Role of intramolecular torsion and solvent dynamics in the charge-transfer kinetics in triphenylphosphine oxide derivatives and DMABN

The photoinduced processes in three dimethylamino derivatives of the triphenylphosphine oxide (OMAP, ODAP, and OTAP) are studied in solution at room temperature by time-resolved fluorescence spectroscopy with a streak camera and a 500 fs UV laser excitation source. These compounds exhibit a dual fluorescence in polar solvents explained by the fast formation of an emissive charge-transfer state as in the model compound (dimethylamino)benzonitrile (DMABN). Fluorescence decays are also measured for solutions of DMABN under the same conditions. For both compounds, the intramolecular charge-transfer time is shown to vary from a few picoseconds to a few tens of picoseconds depending on the polarity of the solvent and, for the triphenylphosphine derivatives, on the number of dimethylamino substituents. The charge-transfer process is described as a barrier-activated process with a solvent polarity dependent height. The solvent dynamics and solvent viscosity effects on the charge-transfer rate are examined for both the (dimethylaminophenyl)-diphenylphosphine oxide (OMAP) and DMABN. In protic solvents, the charge-transfer time is found to be shorter than the average solvation time for both compounds, suggesting that the charge-transfer mechanism involves an intramolecular coordinate in addition to the solvent coordinate. The charge-transfer times found for DMABN are in good agreement with those recently calculated by Kim and Hynes (J. Photochem.
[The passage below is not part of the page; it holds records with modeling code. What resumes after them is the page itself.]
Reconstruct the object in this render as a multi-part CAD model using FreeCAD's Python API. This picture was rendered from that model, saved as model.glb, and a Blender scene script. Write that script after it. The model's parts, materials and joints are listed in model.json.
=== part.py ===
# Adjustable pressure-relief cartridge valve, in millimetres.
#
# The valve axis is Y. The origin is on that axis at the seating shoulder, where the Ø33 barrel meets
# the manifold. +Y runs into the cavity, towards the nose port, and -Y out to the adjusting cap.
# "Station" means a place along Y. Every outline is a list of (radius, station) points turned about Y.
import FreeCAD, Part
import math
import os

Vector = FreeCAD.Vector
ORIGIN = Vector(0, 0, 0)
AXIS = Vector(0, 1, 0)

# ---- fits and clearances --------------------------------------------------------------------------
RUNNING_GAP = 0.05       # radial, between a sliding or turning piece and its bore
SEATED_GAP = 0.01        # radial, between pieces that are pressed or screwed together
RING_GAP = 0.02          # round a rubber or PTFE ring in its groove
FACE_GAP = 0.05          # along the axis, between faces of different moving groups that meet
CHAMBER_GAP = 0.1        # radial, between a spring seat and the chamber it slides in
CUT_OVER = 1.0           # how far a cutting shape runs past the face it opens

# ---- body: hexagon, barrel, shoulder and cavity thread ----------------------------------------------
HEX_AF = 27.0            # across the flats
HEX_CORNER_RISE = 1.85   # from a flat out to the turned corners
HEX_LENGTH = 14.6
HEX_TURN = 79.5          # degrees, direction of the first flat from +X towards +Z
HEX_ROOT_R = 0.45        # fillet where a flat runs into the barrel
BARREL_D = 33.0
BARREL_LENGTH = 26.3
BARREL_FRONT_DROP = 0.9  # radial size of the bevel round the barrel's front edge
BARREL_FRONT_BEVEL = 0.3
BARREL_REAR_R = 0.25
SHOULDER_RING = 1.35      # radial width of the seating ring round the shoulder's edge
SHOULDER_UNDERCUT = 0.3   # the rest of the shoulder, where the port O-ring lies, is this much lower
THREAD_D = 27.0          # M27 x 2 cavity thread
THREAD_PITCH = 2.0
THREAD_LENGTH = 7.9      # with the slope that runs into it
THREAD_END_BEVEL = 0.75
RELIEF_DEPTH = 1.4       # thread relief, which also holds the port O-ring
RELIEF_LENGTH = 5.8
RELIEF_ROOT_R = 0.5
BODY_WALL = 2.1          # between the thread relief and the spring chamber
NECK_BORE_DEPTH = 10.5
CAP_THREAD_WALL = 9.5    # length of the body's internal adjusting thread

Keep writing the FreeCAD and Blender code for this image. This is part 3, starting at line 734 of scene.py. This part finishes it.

Photobiol. A 1997, 105, 337-343), who derived a two-dimensional model using the initially proposed twisting motion of the dimethylamino group as the intramolecular coordinate. The twisting motion of the whole aniline moiety is discussed as the possible intramolecular motion for OMAP on the basis of the solvent viscosity effects, which are found to differentiate this compound from DMABN.